I noticed these two a couple of days ago, huddled together for warmth in the corner of Swingate. They’re still there, bless ’em. It’s very touching. It’ll be a wrench when the Tesco and Asda boys come to take them away: “Mummy! Don’t leave me…”

At last. The rains. They have come.

It's the shizz!

It's the shizz!

Finally it rained, giving me the chance to see how this Rain Clear stuff works. And I’ve got to say, I’m impressed! Even driving into a moderate headwind, any rain just beads and makes a beeline for the edge of the windscreen long before the wipers come to usher them out of the way. If anyone’s interested, you can get it here.

Wheelie suitcases: another reason to hate.

Came across reason number 4 on Friday evening:
Particularly large wheelie cases can cause problems going through ticket barriers. Unwary travellers with these unwieldy wheelies will be unaware that the barriers are likely count them as two people, not one person with an annoying suitcase.

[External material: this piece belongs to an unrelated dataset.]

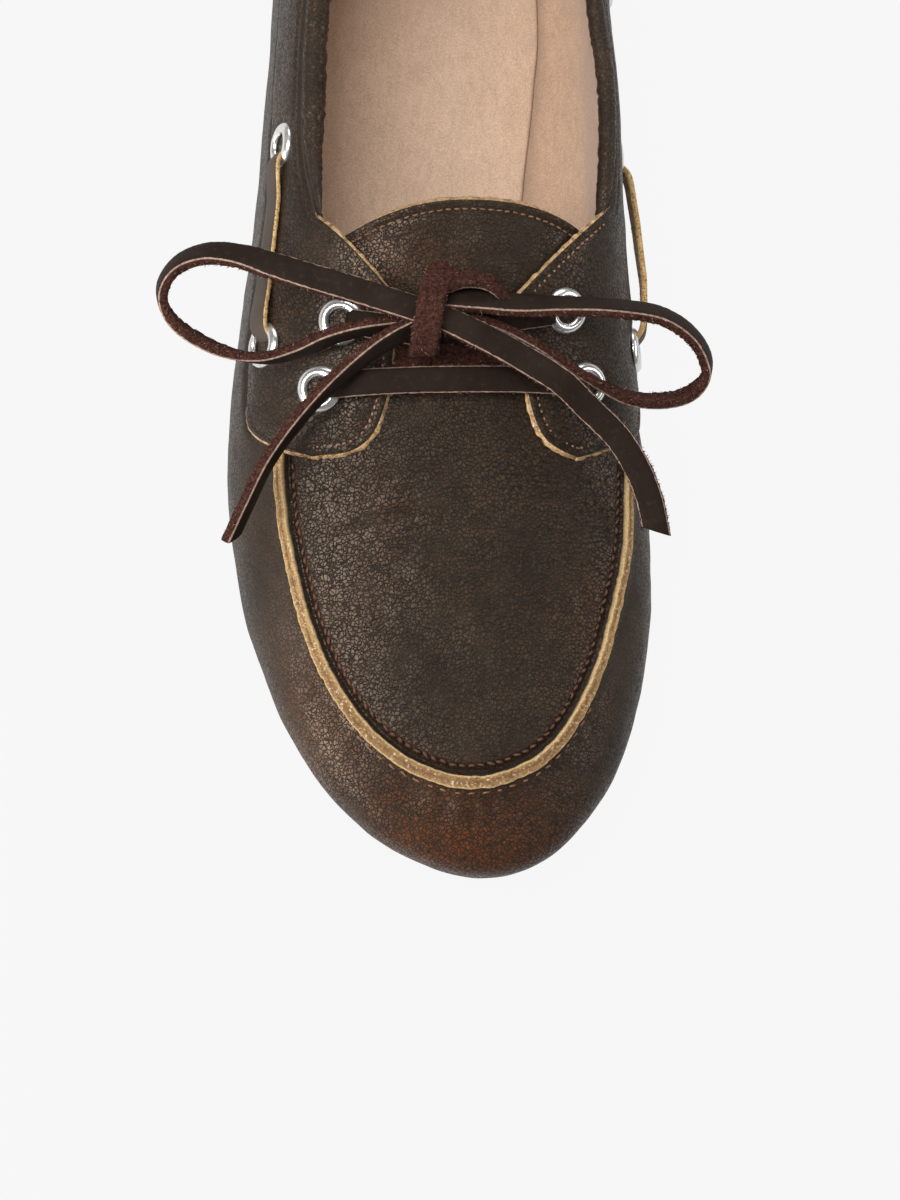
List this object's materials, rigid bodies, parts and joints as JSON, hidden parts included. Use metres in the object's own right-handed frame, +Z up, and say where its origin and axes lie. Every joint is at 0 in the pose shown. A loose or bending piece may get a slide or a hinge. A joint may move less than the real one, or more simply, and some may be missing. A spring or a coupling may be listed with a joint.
{
  "type": "loafer",
  "caption": "Lace-up moccasin flat for the right foot: hollow grained-leather upper with a raised toe seam, collar band, tongue, metal eyelets, flat leather bow and thin sole.",
  "frame": {"origin": "on the floor, under the middle of the shoe's box without the bow", "axes": "+Z up, toe towards -Y, the medial (big-toe) side towards +X"},
  "size_m": [0.1188, 0.2566, 0.0695],
  "materials": {
    "leather": "dark brown pebble-grained leather, semi-matt, burnished reddish at the toe",
    "raw_edge": "raw cut leather edge, tan, matt and slightly fibrous",
    "suede": "beige suede, matt, short nap",
    "rubber": "dark brown rubber, matt",
    "nickel": "polished nickel plating",
    "lace": "flat leather lace, smooth dark face, fuzzy plum-brown flesh side, pale cut edges"
  },
  "bodies": {
    "root": {"outsole": "rubber", "heel_lift": "rubber", "insole": "suede", "upper": "leather", "tongue": "leather", "collar_band": "leather", "moc_seam": "raw_edge", "collar_roll": "leather", "lace_bars": "lace", "eyelet_front_lower_lateral": "nickel", "eyelet_front_upper_lateral": "nickel", "eyelet_side_1_lateral": "nickel", "eyelet_side_2_lateral": "nickel", "eyelet_side_3_lateral": "nickel", "eyelet_side_4_lateral": "nickel", "eyelet_front_lower_medial": "nickel", "eyelet_front_upper_medial": "nickel", "eyelet_side_1_medial": "nickel", "eyelet_side_2_medial": "nickel", "eyelet_side_3_medial": "nickel", "eyelet_side_4_medial": "nickel", "side_lace_front_lateral": "lace", "side_lace_front_medial": "lace", "side_lace_back_lateral": "lace", "side_lace_back_medial": "lace", "lace_knot": "lace", "lace_loop_lateral": "lace", "lace_loop_medial": "lace", "lace_end_lateral": "lace", "lace_end_medial": "lace"}
  },
  "joints": []
}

Barriers: incompatible with idiots with large wheelies.

Barriers: incompatible with idiots with large wheelies.

Alas the luggage has no ticket for itself, so the barriers come crashing in on it, jamming up that lane and forcing the unfortunates behind (e.g. me on Friday evening) to force their way into an adjacent queue.

Meanwhile, the London Underground guy, responding to the suitcase and barrier’s distress, is himself blocking up the adjacent barrier. Were this to continue, global gridlock would occur, meaning that no one anywhere could move. At all. I imagine.